ARMY RECOGNITION: Joan Quick is amused by the time it has taken for the Women's Land Army to gain official recognition.
ARMY RECOGNITION: Joan Quick is amused by the time it has taken for the Women's Land Army to gain official recognition. BELINDA SCOTT

Land army honour for Coffs Harbour woman

RECOGNITION for her work during World War II has taken 62 years to arrive for Coffs Harbour's Joan Quick.

British-born Joan, who celebrated her 93rd birthday in January, has just received her service badge for her three years of work in England's Women's Land Army during the Second World War.

Joan milked cows by hand, drove horse-drawn carts and hefted 10-gallon-milk churns on and off carts and lorries to help feed the British population.

While most men of working age were serving in the armed forces and German U-boats (submarines) were blockading the island nation to shut down supplies from America and Australia, the role of the Land Army women became vital. They are credited with saving Britain from wartime starvation, but because theirs was a civilian organisation, they did not receive the service medals handed out to the troops at the end of the conflict.

Joan, who has just received her badge from the Queen's office in the post, said recipients were really supposed to wear the badge on official occasions only, but she planned to wear it all the time, because she did not have much time left.

Joan worked on two farms, one in Suffolk and another in Devon, milking up to 40 friesian and jersey cows a day by hand.

"Both farms had milking machines installed, but neither of them ever used them," she said.
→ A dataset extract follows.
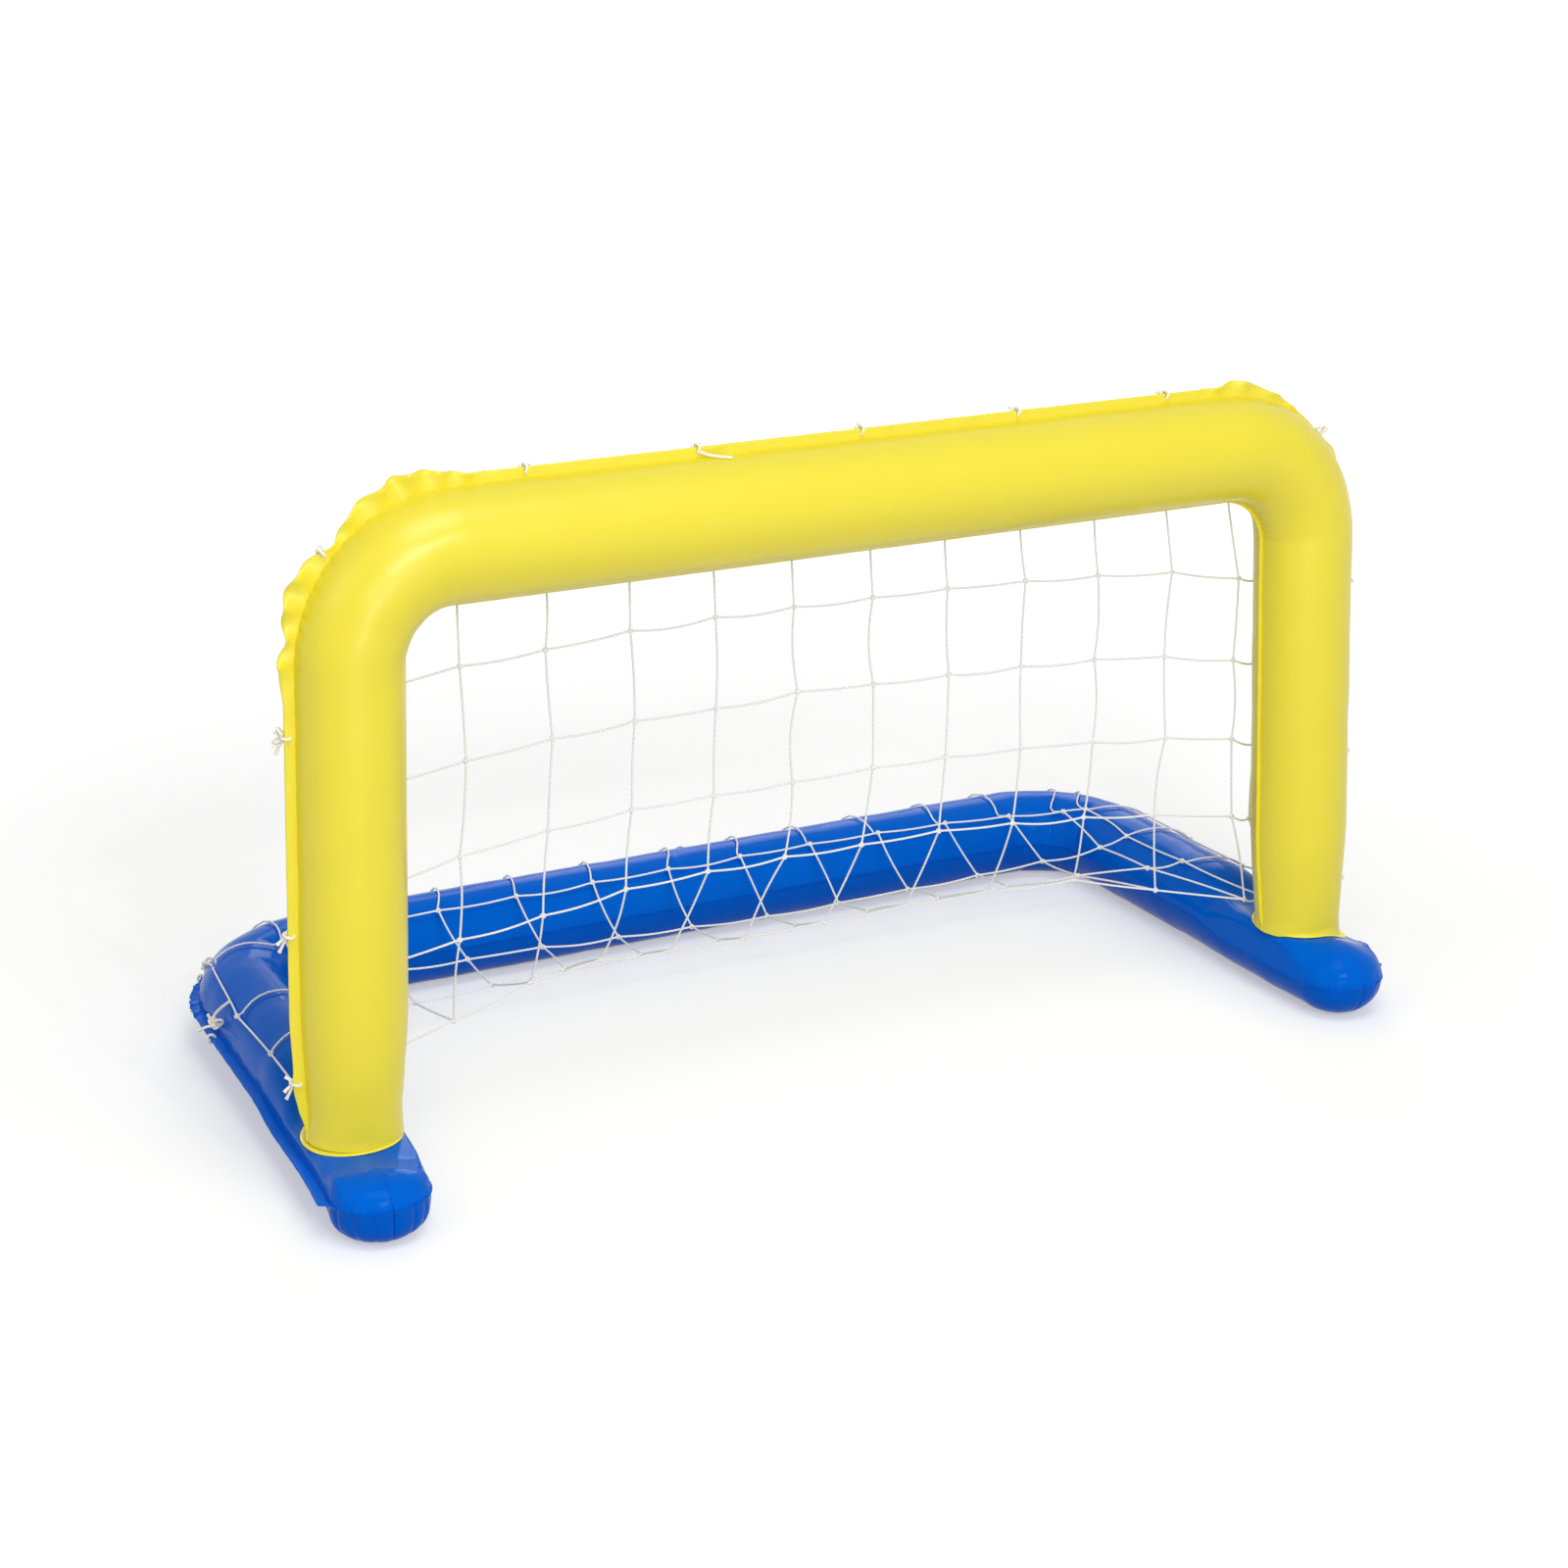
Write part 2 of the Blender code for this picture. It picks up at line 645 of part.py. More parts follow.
for k in range(rows + 1):
    for j in range(columns + 1):
        here = part_of(k, j)
        for w in (-1, 1):
            net_meshes[here].faces.new([block[k, j, u, v, w] for u, v in side_order])
        for way, step, table in (("row", (0, 1), along_row), ("column", (1, 0), down_column)):
            for direction in (-1, 1):
                end = (k + step[0] * direction, j + step[1] * direction)
                inside = 0 <= end[0] <= rows and 0 <= end[1] <= columns
                name = max(here, part_of(*end), key=net_parts.index) if inside else None
                if name != here:
                    net_meshes[here].faces.new(side_ring(k, j, way, direction))
                if not inside or direction < 0:
                    continue
                line = table[k, j]
                ring = end_ring(k, j, way, 1, name)
                path = [knots[k][j]] + line + [knots[end[0]][end[1]]]
                for i, p in enumerate(line):
                    ahead = (path[i + 2] - path[i]).normalized()
                    share = (i + 1) / (len(line) + 1)
                    off = axes_at[k, j][2].lerp(axes_at[end][2], share)
                    off = (off - ahead * off.dot(ahead)).normalized()
                    across = off.cross(ahead) if way == "row" else ahead.cross(off)
                    corners = [p + (across * u + off * w) * half for u, w in side_order]
                    ahead_ring = [net_meshes[name].verts.new(corner) for corner in corners]
                    join(net_meshes[name], ring, ahead_ring)
                    ring = ahead_ring
                join(net_meshes[name], ring, end_ring(*end, way, -1, name))
for name in net_parts:
    place(name, net_meshes[name], white)

# Net ties: a cord through a flange eyelet and round the net's edge, knotted, with cut ends.
# Each frame has its first axis outward from the tube and its second away from the flange, to the net.


def cord_tube(name, points, radius, sides=4):
    """A short cord with flat ends through the given points."""
    rings = []
    for i, p in enumerate(points):
        ahead = points[min(i + 1, len(points) - 1)] - points[max(i - 1, 0)]
        turn_to = ahead.to_track_quat("Z", "X").to_matrix()
        rings.append([p + turn_to @ Vector((radius * math.cos(2 * math.pi * s / sides),
                                            radius * math.sin(2 * math.pi * s / sides), 0))
                      for s in range(sides)])
    return loft(name, rings)


def tie(name, edge_point, out, off, panels, bows=(), lean_share=1.0, extra=None):
    """One tie at a point of the tube's edge line; out and off are unit directions."""
    along = out.cross(off)
    hole = edge_point + out * (flange - eyelet_in)
    middle = hole + out * tie_ring
    ring_frame = Matrix((out, off, along)).transposed().to_4x4()
    ring_frame.translation = middle
    section = [(tie_ring + tie_cord / 2 * math.cos(2 * math.pi * s / 4),
                tie_cord / 2 * math.sin(2 * math.pi * s / 4)) for s in range(4)]
    body = turned(name, section, ring_frame, 9, white)
    seat = middle + (out + off).normalized() * (tie_ring + knot / 3)
    ball = bmesh.new()
    bmesh.ops.create_uvsphere(ball, u_segments=6, v_segments=4, radius=knot)
    bmesh.ops.transform(ball, matrix=Matrix.Translation(seat), verts=ball.verts)
    combine(body, place(name + "_knot", ball), "UNION")
    first = along * long_end.x * lean_share + out * long_end.y + off * long_end.z
    for n, way in enumerate((first, out * 0.7 + along * -0.6 + off * 0.6)):
        reach = tail * (1.0 if n == 0 else 0.6)
        points = [seat, seat + way.normalized() * reach]
        combine(body, cord_tube(name + "_end_%d" % n, points, tie_cord / 2 * 0.9), "UNION")
    for n, turn_share in enumerate(bows):
        way = (off + out * 0.6 + along * turn_share).normalized()
        bow_frame = way.to_track_quat("X", "Z").to_matrix().to_4x4()
        bow_frame.translation = seat + way * (bow + knot / 2)
        loop = [(bow + tie_cord / 2 * 0.8 * math.cos(2 * math.pi * s / 4 + 0.4),
                 tie_cord / 2 * 0.8 * math.sin(2 * math.pi * s / 4 + 0.4)) for s in range(4)]
        combine(body, turned(name + "_bow_%d" % n, loop, bow_frame, 9), "UNION")
    if extra:
        for n, line in enumerate(extra(seat)):
            combine(body, cord_tube(name + "_lead_%d" % n, line, tie_cord / 2 * 0.9), "UNION")
    punch = bmesh.new()
    bmesh.ops.create_cone(punch, cap_ends=True, segments=6, radius1=eyelet, radius2=eyelet, depth=flange)
    punch_frame = Matrix((out, along, -off)).transposed().to_4x4()
    punch_frame.translation = hole
    bmesh.ops.transform(punch, matrix=punch_frame, verts=punch.verts)
    hole_cut = place(name + "_eyelet", punch)
    for panel in panels:
        combine(panel, hole_cut, "DIFFERENCE")
    return body


rearward = Vector((0, 1, 0))
upward = Vector((0, 0, 1))
arch_panels = (arch_front, arch_rear)
base_panels = (base_top, base_bottom)
lace_pitch = mesh * 2                      # a tie at every second strand

for n in range(-2, 3):
    x = n * lace_pitch
    spot = Vector((x, 0, bar_axis + bar_radius))
    tie("top_tie_%d" % (n + 3), spot, upward, rearward, arch_panels, bows=(0.9, -0.7) if n == 1 else ())
    spot = Vector((x, rear_axis + base_radius, base_mid))
    tie("rear_tie_%d" % (n + 3), spot, rearward, upward, base_panels, bows=(0.7,) if n == -1 else ())

side_tie_heights = (0.529, 0.308, 0.137)
for side, word in ((-1, "left"), (1, "right")):
    def facing(v, s=side):
        return v if s > 0 else mirrored(v)
    for n, z in enumerate(side_tie_heights):
        spot = post_point(z) + post_out * post_width(z)
        tie("%s_post_tie_%d" % (word, n + 1), facing(spot), facing(post_out), rearward, arch_panels,
            bows=(0.8,) if n == 0 else (), lean_share=0.8 * side)
    radius = post_radius + (bar_radius - post_radius) * (corner_turn - lean) / turn
    spot = arch_centre + corner_out * (arch_bend + radius)
    tie(word + "_arch_corner_tie", facing(spot), facing(corner_out), rearward, arch_panels)
    spot = bend_centre + base_corner_out * (base_bend + base_radius)
    tie(word + "_base_corner_tie", facing(spot), facing(base_corner_out), upward, base_panels,
        bows=(0.8,) if side < 0 else (), lean_share=side)

    # The leg tie also climbs the tube's flank to the net's edge on top of the leg
    low = knots[8][0 if side < 0 else columns]
    high = knots[9][0 if side < 0 else columns]
    lace_spot = low.lerp(high, 0.3)
    y = lace_spot.y
    spot = leg_point(y) + leg_out * base_radius

    def climb(seat, s=side, at=lace_spot, y=y):
        """A cord up the flank, ending in an open hook over the net's edge twine."""
        middle = leg_point(y)
        ride = base_radius + tie_cord / 2 + weld_gap * 3
        line = [seat]
        target = Vector((at.x if s > 0 else -at.x, y, at.z)) - middle
        end_angle = math.atan2(target.z, target.x)
        for share in (0.45, 0.7):
            a = end_angle * share
            line.append(facing(middle + Vector((math.cos(a), 0, math.sin(a))) * ride, s))
        hook = target.length + twine * 0.75 + tie_cord / 2 + weld_gap
        for a in (end_angle * 0.86, end_angle * 1.1):
            line.append(facing(middle + Vector((math.cos(a), 0, math.sin(a))) * hook, s))
        return [line]

    tie(word + "_leg_tie", facing(spot), facing(leg_out), upward, base_panels, extra=climb)

# Valves: a welded seat with a collar, a stem that pushes in flush, a check flap inside,
# and a plug kept by a strap. One is on the bar's back, one on the rear tube's back.


valve_sides = 16
facet_share = math.cos(math.pi / 4 / (facets + 0.5))    # a facet's middle lies this far out


def arc_shell(radius, offset, thick):
    """A strip of faceted tube skin lying on the tube's top or rear side, for a seat disc."""
    step = math.pi / 2 / (facets + 0.5)
    angles = [step * (k + 1) for k in range(-1, facets)]
    full = angles + [math.pi - a for a in angles[::-1]]
    outer = [(radius + offset + thick, a) for a in full]
    inner = [(radius + offset, a) for a in full[::-1]]
    return outer + inner


def valve(word, tube_middle, tilt, tube_radius, panel, flat_up, ring_colour):
    """Build one valve on a facet of a tube that runs along X; tilt is its axis above level."""
    axis = Vector((0, math.cos(tilt), math.sin(tilt)))
    across = Vector((1, 0, 0))
    frame = Matrix((across, axis.cross(across), axis)).transposed().to_4x4()
    seat_point = tube_middle + axis * tube_radius * facet_share
    frame.translation = seat_point

    rings = []
    for dx in (-valve_seat * 1.2, valve_seat * 1.2):
        ring = []
        for r, a in arc_shell(tube_radius, weld_gap, valve_wall):
            if flat_up:
                p = Vector((dx, r * math.cos(a), r * math.sin(a)))
            else:
                p = Vector((dx, r * math.sin(a), r * math.cos(a)))
            ring.append(tube_middle + p)
        rings.append(ring)
    seat = loft(word + "_valve_seat", rings, ring_colour)
    disc = [(0.0, -tube_radius / 4), (valve_seat, -tube_radius / 4), (valve_seat, tube_radius / 4), (0.0, tube_radius / 4)]
    combine(seat, turned(word + "_seat_outline", disc, frame, valve_sides), "INTERSECT")
    bore = stem_radius + play
    neck = [(bore - play / 3, 0.0), (collar, 0.0), (collar, collar_rise), (bore - play / 3, collar_rise)]
    combine(seat, turned(word + "_collar", neck, frame, valve_sides), "UNION")
    hole = [(0.0, -tube_radius / 3), (bore, -tube_radius / 3), (bore, tube_radius / 3), (0.0, tube_radius / 3)]
    cut = turned(word + "_bore", hole, frame, valve_sides)
    combine(seat, cut, "DIFFERENCE")
    combine(panel, cut, "DIFFERENCE")

    stem_outline = [
        (stem_bore, -stem_in), (stem_radius, -stem_in), (stem_radius, stem_out - lip),
        (stem_lip, stem_out - lip), (stem_lip, stem_out), (stem_bore, stem_out)]
    pivot(turned(word + "_valve_stem", stem_outline, frame, valve_sides, ring_colour), seat_point)

    head_low = stem_out + play
    plug_outline = [
        (0.0, stem_out - plug_depth), (plug_end, stem_out - plug_depth), (plug_body, stem_out - plug_cap / 2),
        (plug_body, head_low), (plug_head, head_low), (plug_head, head_low + plug_cap), (0.0, head_low + plug_cap)]
    plug = turned(word + "_valve_plug", plug_outline, frame, valve_sides, ring_colour)
    pull = bmesh.new()
    bmesh.ops.create_cube(pull, size=1.0)
    size = Matrix.Diagonal((plug_tab * 2, strap_width * 1.4, plug_cap * 0.8, 1.0))
    shift = Matrix.Translation(Vector((-plug_head, 0, head_low + plug_cap / 2)))
    bmesh.ops.transform(pull, matrix=frame @ shift @ size, verts=pull.verts)
    combine(plug, place(word + "_plug_tab", pull), "UNION")
    pivot(plug, seat_point)

    # strap: a flat U from the stem's lip round to the plug's head
    low = stem_out - lip / 2
    high = head_low + plug_cap / 2
    start = stem_lip + play
    end = plug_head + play
    reach = start + strap_reach
    path = [(start, low - strap / 2), (reach - strap, low - strap / 2), (reach, low + strap / 2), (reach, high - strap / 2),
            (reach - strap, high + strap / 2), (end, high + strap / 2), (end, high - strap / 2),
            (reach - strap, high - strap / 2), (reach - strap, low + strap / 2), (start, low + strap / 2)]
    sides = []
    for v in (-strap_width / 2, strap_width / 2):
        sides.append([frame @ Vector((a, v, h)) for a, h in path])
    loft(word + "_plug_strap", sides, ring_colour)

    flap_top = -stem_in - play
    flap_outline = [(0.0, flap_top - flap_wall), (flap_radius, flap_top - flap_wall), (flap_radius, flap_top), (0.0, flap_top)]
    hinge = frame @ Vector((flap_radius, 0, flap_top - flap_wall / 2))
    pivot(turned(word + "_check_flap", flap_outline, frame, valve_sides, ring_colour), hinge)
    print(word, "axis", axis[:], "seat", (seat_point - to_middle)[:], "flap hinge", (hinge - to_middle)[:])


clear_yellow = material("arch valve vinyl", "F2EC9A", 0.3)
clear_blue = material("base valve vinyl", "3C86E0", 0.3)
arch_valve_x = net_shift - mesh * valve_share
valve("arch", Vector((arch_valve_x, 0, bar_axis)), 0.0, bar_radius, arch_rear, False, clear_yellow)
base_valve_x = net_shift - mesh * valve_share + middle_rows[8][0]
valve("base", Vector((base_valve_x, rear_axis, base_mid)), base_valve_tilt, base_radius, base_top, True, clear_blue)
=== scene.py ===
import math

import bmesh
import bpy
import numpy as np
from mathutils import Matrix


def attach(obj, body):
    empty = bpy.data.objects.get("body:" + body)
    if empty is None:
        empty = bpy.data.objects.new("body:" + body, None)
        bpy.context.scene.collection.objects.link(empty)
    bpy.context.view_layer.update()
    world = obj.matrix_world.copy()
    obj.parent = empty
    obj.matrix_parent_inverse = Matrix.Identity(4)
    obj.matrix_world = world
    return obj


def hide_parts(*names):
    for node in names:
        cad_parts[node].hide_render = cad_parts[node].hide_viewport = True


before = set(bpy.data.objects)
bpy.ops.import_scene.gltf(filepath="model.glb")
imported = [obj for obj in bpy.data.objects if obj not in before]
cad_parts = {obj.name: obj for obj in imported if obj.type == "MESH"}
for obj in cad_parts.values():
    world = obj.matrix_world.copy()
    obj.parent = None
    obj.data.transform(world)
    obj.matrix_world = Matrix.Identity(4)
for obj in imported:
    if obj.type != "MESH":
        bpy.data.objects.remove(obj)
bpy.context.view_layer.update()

# Camera: low and to the left of the mouth, with the long lens that the photograph's outlines
# ask for. The lens is its focal length in picture widths times the sensor's width.
eye = (-1.5409, -3.15425, 1.5148)
yaw, pitch, roll = 0.4585, 0.3323, -0.0061
focal_widths = 3093.9 / 1600


def placed(name, data):
    """A new object with this data, linked to the scene."""
    made = bpy.data.objects.new(name, data)
    bpy.context.scene.collection.objects.link(made)
    return made


def standing(*columns):
    """The matrix of an object with these three axes, at this place."""
    made = Matrix.Identity(4)
    for column, axis in enumerate(columns):
        made.col[column][:3] = axis
    return made


ahead = np.array((math.sin(yaw) * math.cos(pitch), math.cos(yaw) * math.cos(pitch), -math.sin(pitch)))
level = np.array((math.cos(yaw), -math.sin(yaw), 0.0))
over = np.cross(level, ahead)
camera = placed("camera", bpy.data.cameras.new("camera"))
camera.matrix_world = standing(level * math.cos(roll) + over * math.sin(roll),
                               over * math.cos(roll) - level * math.sin(roll), -ahead, eye)
camera.data.sensor_width = 36.0
camera.data.lens = focal_widths * camera.data.sensor_width
bpy.context.scene.camera = camera
bpy.context.scene.view_settings.view_transform = "Standard"

# Stage: a plain white floor that runs to the horizon, under a white sky, with soft lamps in
# front, above, at the left and behind, and a small one that shows as dots on glossy film.


def linear(colour):
    """The linear light values of a six digit sRGB colour."""
    srgb = np.array([int(colour[i:i + 2], 16) for i in (0, 2, 4)]) / 255
    light = np.where(srgb <= 0.04045, srgb / 12.92, ((srgb + 0.055) / 1.055) ** 2.4)
    return (*light, 1.0)


def fill(node, inputs):
    """Gives a node's inputs their values, or links them to the outputs of other nodes."""
    for key, value in dict(inputs).items():
        if isinstance(value, bpy.types.NodeSocket):
            node.id_data.links.new(value, node.inputs[key])
        else:
            node.inputs[key].default_value = value


def add(tree, kind, inputs=(), **settings):
    """Adds one node, with its inputs and its own settings."""
    made = tree.nodes.new(kind)
    for key, value in settings.items():
        setattr(made, key, value)
    fill(made, inputs)
    return made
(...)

As a city girl, she found horse harness so confusing, she drew pictures of the straps and buckles to help her learn the process of attaching the pony to the cart. A small woman, she handled the milk churns, which weighed more than 45kg when full, by hoisting them on to her knees and then on to the cart.

"You'd never be allowed to do it these days, but then you never complained about anything," she said.

Those heavy churns cost her dearly. After she began having children, she suffered three prolapses. But there were compensations. It was while working on the land that Joan met Fred, the handsome soldier who was to become her adored husband of 64 years.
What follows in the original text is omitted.